I waited to confront my word and discuss with my mentor, but our paths didn’t cross for a couple more weeks due to bus-i-ness and I went down another path. Oh, I’ll go that way. I’ll stay here for a minute or two, make this, then move sideways and follow another. My work excites me for a minute and then I have to swirl around it for weeks or months to see if it stays or goes. I do find it difficult to settle on one thing/word/process, especially because I make to process. And if I’m not doing a lot of making, then I’m not progressing with my process.
In our previous session, I asked Attai why I was attracted to circles, and he asked if I had read The Sense of Order by E.H. Gombrich.

I ordered it from the library and eventually got my hands on it when we changed lockdown levels. Published 1979. It’s ‘a study in the psychology of decorative art’.
Gombrich’s mother ‘loved and collected Slovak peasant embroideries.’ (Preface)
This excitement about the ‘one off’s’ and ‘colour’ and ‘pattern’ reminded me of my upbringing, my mother having the same relationship with craft of that time.
Gombrich talks about ‘forward matching’…that moment when the horse starts galloping and everything seems to flow…the automatic sinking below the threshold of awareness…versus the ‘mismatch’ which makes ‘art’, like taking a step that is not consistent.
There is a chapter on taste – he says that ‘ornament dazzles us and tempts the mind to submit without proper reflection and that the attractions of richness and splendour are for the childish: a grown-up person should resist these blandishments and opt for the sober and the rational’…pg 17
Which leads me to my hopeless attraction to the disruption of colour and consequently, my on-going circle of life of plastic collecting – picking up trails of other people’s detritus and hoping to put it to good use.
I’m trawling my way through the book. Gombrich would be horrified if he could see New Zealand artist Peter Robinson’s show that I saw today, called Rag Trade at 23 Gordon Road, Morningside in Auckland.

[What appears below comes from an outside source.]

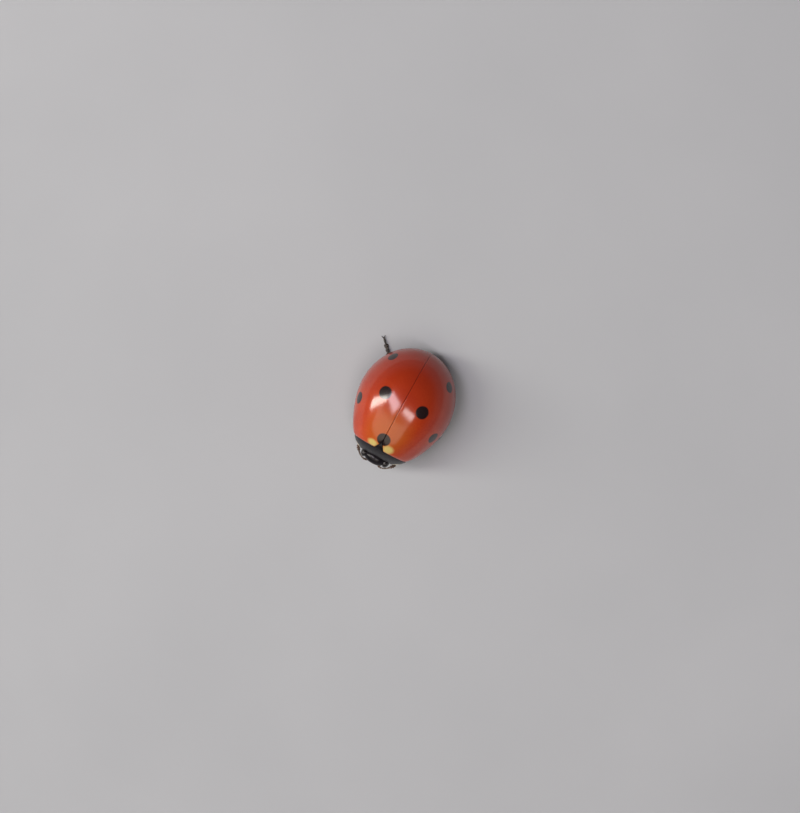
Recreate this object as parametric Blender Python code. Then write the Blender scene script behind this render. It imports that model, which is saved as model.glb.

A whole room of broken plastic/offcuts, wigs, cut gumboots. All sorts. Right up my alley of thinking. Hmm….how to translate to jewellery you may ask? This is my challenge.
Push/Pull Workshop with Renee Bevan
On Sunday this week, the Auckland contingent of HS6 gathered to push and pull with Renee. We share our work, and crit – to push or pull. I don’t feel like I’ve done enough yet to divulge anything much but there is certainly a lot going on in my head. I am challenged by the desire to please and the desire to follow my heart. This is a constant battle to overcome. Exhausting but hugely rewarding and I’m a very grateful participant.
Attai Chen #3
When I did catch up with Attai on 14 June, I had changed direction again, and was even a little excited. I had been playing with more found materials…plastic and non plastic. He said stay with that, because you’re excited. Smiley face.

I wore this Sharon Fitness necklace today. It made me so happy. I literally had people saying “I LOVE your necklace”… and it is colourful, light and fun. A reminder to self.